Reflections on Power During Black History Month

By: Gordon Goodwin, Alex Frank

Community Engagement Racial Disparities February 21, 2023

This past November, during our bi-annual Facing Race Conference, community organizer Sendolo Diaminah–Co-Director and Founder of the Carolina Federation–made the following statement: “We have power, we want more, and we want to be responsible with it and be accountable to an ethic.” This bold statement was shared to challenge the audience of 3,000 racial justice advocates to “release our fear of power”, while elevating the importance of “being responsible with power”.

We offer this in the spirit of deep reflection this Black History month. We at Race Forward and the Government Alliance on Race and Equity (GARE) believe in the audacious dream of a multi-racial democracy. We envision a world without prisons, and one in which people of color thrive with power and purpose.

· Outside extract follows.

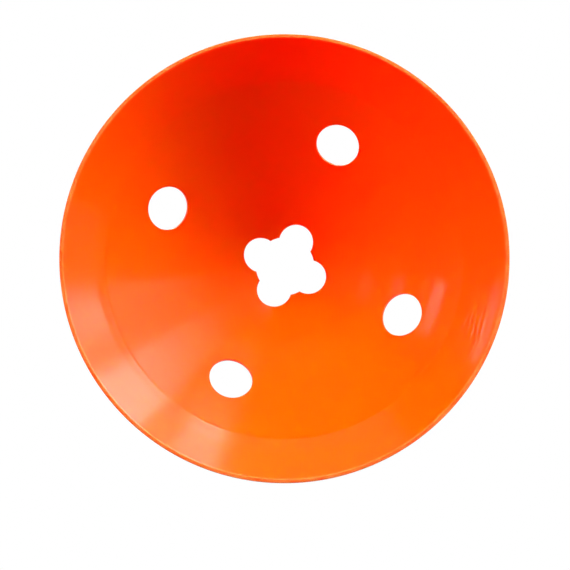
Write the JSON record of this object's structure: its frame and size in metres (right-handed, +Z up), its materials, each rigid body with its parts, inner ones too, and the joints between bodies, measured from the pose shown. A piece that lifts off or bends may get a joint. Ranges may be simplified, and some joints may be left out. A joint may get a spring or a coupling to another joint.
{
  "type": "training cone with holes",
  "caption": "Low, wide training cone: a thin conical shell open underneath, with a clover-shaped mouth at the top and round pole holes through its sides.",
  "frame": {"origin": "middle of the circle on the ground that the rim stands on", "axes": "+Z up along the cone's axis and out through the mouth; +X, +Y, -X and -Y each point at one side hole and one lobe of the mouth"},
  "size_m": [0.292, 0.292, 0.093],
  "materials": {
    "moulded_orange": "glossy moulded soft plastic, bright orange all through, slightly see-through where the light is behind it"
  },
  "bodies": {
    "root": {"cone_shell": "moulded_orange"}
  },
  "joints": []
}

But we have a long way to go.

In GARE, we support a network of over 400 city, state, regional jurisdictions, and state departments committed to advancing racial equity. And as we know, the work to advance racial equity requires disrupting and shifting power to the people most harmed and impacted by systemic racism. Within the John D. and Catherine T. MacArthur Foundation’s Safety and Justice Challenge (SJC) community, this often means letting go, making space, and centering the expertise of system-impacted people and frontline staff, while investing in infrastructure for community-led government accountability.

On the heels of Black History Month, our team will be hosting the SJC Racial Equity Cohort sites–Cook County, Pima County, Philadelphia, and New Orleans–in Montgomery, Alabama, on the Indigenous land of the Muscogee people, as the first of a three-part Learning Exchange Retreat series. We are gathering there to hold space, build solidarity, and deepen our collective learning about our history of colonization, genocide, enslavement, and mass incarceration, in order to support the Focused Racial Equity Cohort Sites’ work in that social, historical, and political analysis.

We will be joined by community leaders, people who have been harmed by the justice system, and government leaders seeking to make change from the inside. Preparing for this event reminds us of the generational trauma of our people, and the impact of that trauma today. But we do not want to use this platform to focus on trauma. Instead, let us center generational resilience.

Generational resilience lives in every cell of our bodies. It surfaces when we cook, share a meal, listen to music, soak our feet, dance, laugh, and cry. While generational resilience is a personal experience, it is also a political expression. We are reminded of Shaun Ginwright, an author, activist, and professor in the Africana Studies Department at San Francisco State University, and his writing about this: “Healing centered engagement is explicitly political, rather than clinical,” he writes. “When people advocate for policies and opportunities that address causes of trauma, such as lack of access to mental health, these activities contribute to a sense of purpose, power and control over life situations.”

Earlier this month, we all witnessed Tyre Nichols killing at the hands of Memphis, Tennessee law enforcement as a result of being severely beaten and left uncared for. We, along with others across the country, grieve for Tyre’s family and his community which continues to recount how they have been terrorized by law enforcement. Public safety requires public trust; but the history of law enforcement was not built on trust, it was built on White supremacist “slave patrols” and a “law and order” paradigm that continues to haunt Black and Indigenous People of Color today.

Every day across the country, law enforcement agencies welcome a new cadre of officers who swear an oath not to a Governor, or a legislature, a Police Chief, Commissioner, or a political party, but to the United States Constitution. Yet, every year, thousands of Black and Indigenous People of Color lose their lives at the hands of law enforcement.

We cannot train or program our way out of this human rights crisis. We need to disrupt and shift power. What would it look like, and feel like, to shift power? To truly listen to and follow the leadership of the people most harmed by police brutality? To center our generational resilience? And in the words of Sendolo Diaminah, to “release our fear of power” while building our capacity to “be responsible with power”?